- Born: Italy
- Citizenship: Italy
- Education: University of Brescia (MSc); Politecnico di Milano (PhD)
- Known for: Co-author of the 4th BIM Handbook; Lead author of ISO 7817-1 “Level of Information Need”
- Awards: Sir George Macfarlane Medal (2021); Women of the Future Award (2021); Top 50 Women in Engineering (2023)
- Scientific career
- Fields: Digital engineering; Building information modelling
- Workplaces: Mace; University College London; Northumbria University

= Marzia Bolpagni =

Italian digital-construction engineer

Marzia Bolpagni is an Italian engineer who specialises in digital construction and building information modelling (BIM). She is Associate Director and Head of BIM International at the global consultant and contractor Mace, and holds visiting and honorary academic posts in the United Kingdom. She is one of four authors of the fourth edition of the standard reference work BIM Handbook (2025).

==Education==
Bolpagni completed an MSc in building and civil engineering at the University of Brescia, where she first became interested in BIM.
She earned a PhD in ICT and Smart Construction at the Politecnico di Milano in 2018.

==Career==
After research roles in Italy, Finland, the United States and the UK, Bolpagni joined Mace in 2017 and was promoted to Head of BIM International in 2021.
She is Honorary Lecturer at the Bartlett School of Sustainable Construction, University College London, and Visiting Professor at Northumbria University, funded through the Royal Academy of Engineering programme.

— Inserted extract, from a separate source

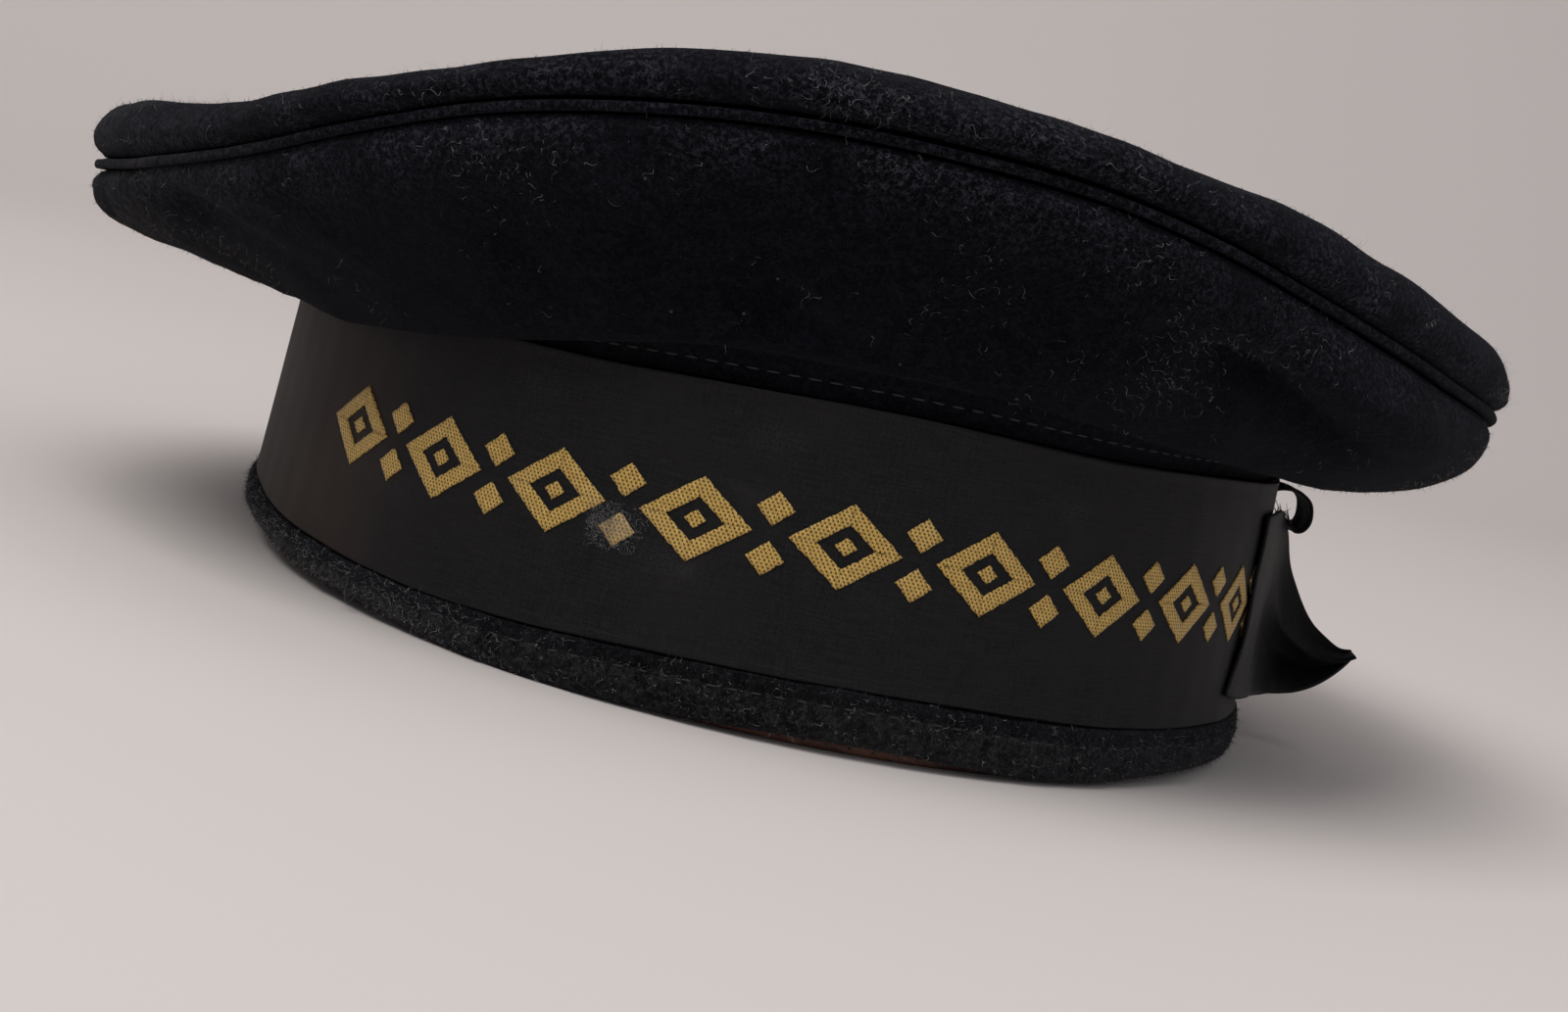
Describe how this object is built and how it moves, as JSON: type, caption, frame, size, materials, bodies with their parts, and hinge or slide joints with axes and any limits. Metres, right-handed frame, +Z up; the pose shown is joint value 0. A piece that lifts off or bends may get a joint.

Bolpagni has led international standardisation work on information management. She was lead author of ISO 7817-1, which defines the “Level of Information Need” in BIM projects. The fourth edition of the BIM Handbook, published by Wiley in March 2025, adds Bolpagni to the author team with Rafael Sacks, Ghang Lee and Luciana Burdi. In her chapters Bolpagni analyses data-exchange requirements, the evolution of international BIM standards and the ethical challenges of digital transformation in construction.

==Honours and awards==
- Young Engineer of the Year and Sir George Macfarlane Medal (Royal Academy of Engineering, 2021).
- Women of the Future Award – Real Estate, Infrastructure & Construction (2021).
- Listed in the Top 50 Women in Engineering – Safety & Security by the UK Women's Engineering Society (2023).

==Selected works==
- Rafael Sacks; Ghang Lee; Luciana Burdi; Marzia Bolpagni (2025). BIM Handbook: A Guide to Building Information Modeling for Owners, Designers, Engineers, Contractors, and Facility Managers (4th ed.). John Wiley & Sons. ISBN 978-1-394-22223-0.